Howdy,

> ----- Original Message -----
> From: "Stefano Mazzocchi" <[EMAIL PROTECTED]>

> Robert Koberg wrote:
> >
> > Hello,
> >
> > > ----- Original Message -----
> > > From: "Stefano Mazzocchi" <[EMAIL PROTECTED]>
> > > Christoph Henrici wrote:
> > > >
> > > >   I have been studying, testing and playing around with cocoon in
the
> > > > last few days as a newcomer : i am greatly impressed with what ease
with
> > > > cocoon "pipelines" arbrary data sources can be "chained" to a result
> > > > target: a very powerful paradigm (pipe) applied in a powerful
context
> > > > (http) by using great technology (xml, xlst).
> > >
> > > Yep, I think you really hit the point. Some people believe that it's
> > > enough to add server side transformation capabilities (say, adding a
> > > XSLT post-processor as a servlet filter!) to come up with a publishing
> > > framework.
> >
> > I guess I am one of those :)  But I guess you are talking about much
broader
> > publishing needs. It is all relative.
>
> Oh, yes. I was not referring to ad-hoc solutions but to who wants to
> take a publishing system (say Turbine), add an XML transformation
> language on top (say DVSL*) and voila': who needs Cocoon?
>
> (*) http://jakarta.apache.org/velocity/dvsl/index.html
>
> > I have not used cocoon2 yet. I had very bad experiences adopting cocoon1
> > (right when it came out -- MacMillan's idiotsguides.com - god, I wish I
> > could take that one back :( for many things besides cocoon's PIs - my
first
> > "real" web-site...). When I understand what I needed (too late) I
realized
> > that cocoon was the furthest thing. I am hoping to gather this info
about
> > cocoon2 from you guys (and maybe throw my 2cents in every now and then
:).
> > It sounds like you have a fantastic product. I would have installed it
to
> > play around with but all the other things you need... Then again, all
the
> > buzz makes it very interesting.
>
> I've talked with many people that were scared away by Cocoon1. No excuse
> there: it was a first try and a pretty home-made one. But considering
> that the XML model is not yet finished, the XML spec is 4 years old and
> Cocoon is 3 years old, I think that we did have a good excuse to try
> things out.

I jumped on board and really loved the ideas.
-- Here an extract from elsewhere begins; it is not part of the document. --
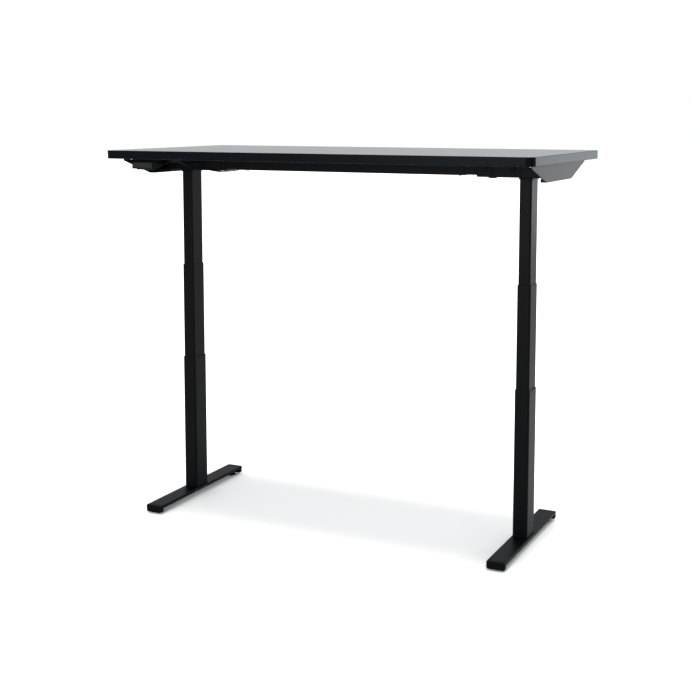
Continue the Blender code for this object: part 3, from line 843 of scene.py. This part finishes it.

It got me thinking in this
direction so I am very appreciative of that - thanks!

>
> Cocoon2 is an industrial-quality product, both in design and
> implementation. Ignoring for past experiences is not only blind, is
> plain stupid.

I know, that is why I am here listening (mostly :). Some things I like, some
I don't. Are you calling me stupid? :)

>
> At the same time, Cocoon1 is *still* used in heavy loaded production
> sites and makes me think that if such a limited architecture could reach
> that point, what will we do with Cocoon2?
>
> I'm so excited to see this :)
>
> > I wonder if cocoon is bloatware, at least for my needs.
>
> Cocoon includes many things and, granted, more that you need. It's more
> or less like PHP but with more modern design concepts (not that PHP is
> not modern, it's very cool indeed!, but lacks the concept of SoC right
> into the HTML+script design concept!).
>
> And for sure it's big: it is reaching the point where we have more java
> code in Cocoon than in the entire JDK! and that sums up to hundreds of
> thousands of lines of code!!! and written in a few years! Apache has
> more productivity of good quality java code than Sun itself!
>
> And if that was not enough, the community is one of the most active and,
> even better, it seems to be magnetically attracting other efforts as
> well (FOP, Batik, XIndice, POI, DELI) and triggering lots of
> cross-pollination in beween the ASF efforts (avalon, xalan, gump,
> forrest).
>
> > When working with a
> > small team (say 5-10 people spread out all over the world, well, US and
> > England) servlets and xslt/xml seem to do everything I need.
>
> Hey, if that works for you, great. But the fact that you stick around
> here seems to suggest that you find our input useful. So, I would
> suggest not to discard the software that was distilled after that input
> :)

Oh, I'm not. I am just being more careful this time. Once bitten, twice shy.

>
> > They work on
> > it dynamicially and then generate it as a static site whenever they
want.
> > And I would bet there are few people who can create a large
content-based
> > site faster.
>
> Never say never.

I never did :)

>
> > My sites (large publishing companies) are perhaps well-suited
> > to this though and other sites are perhaps better suited to cocoon.
> >
> > Why scoff something that works?
> > Why is it a bad thing?
>
> Never said that.

never say never :) OK


>
> My only point is: how do you know if your stuff is any better than
> cocoon2 since you didn't even try it?

I just downloaded it about an hour or two ago.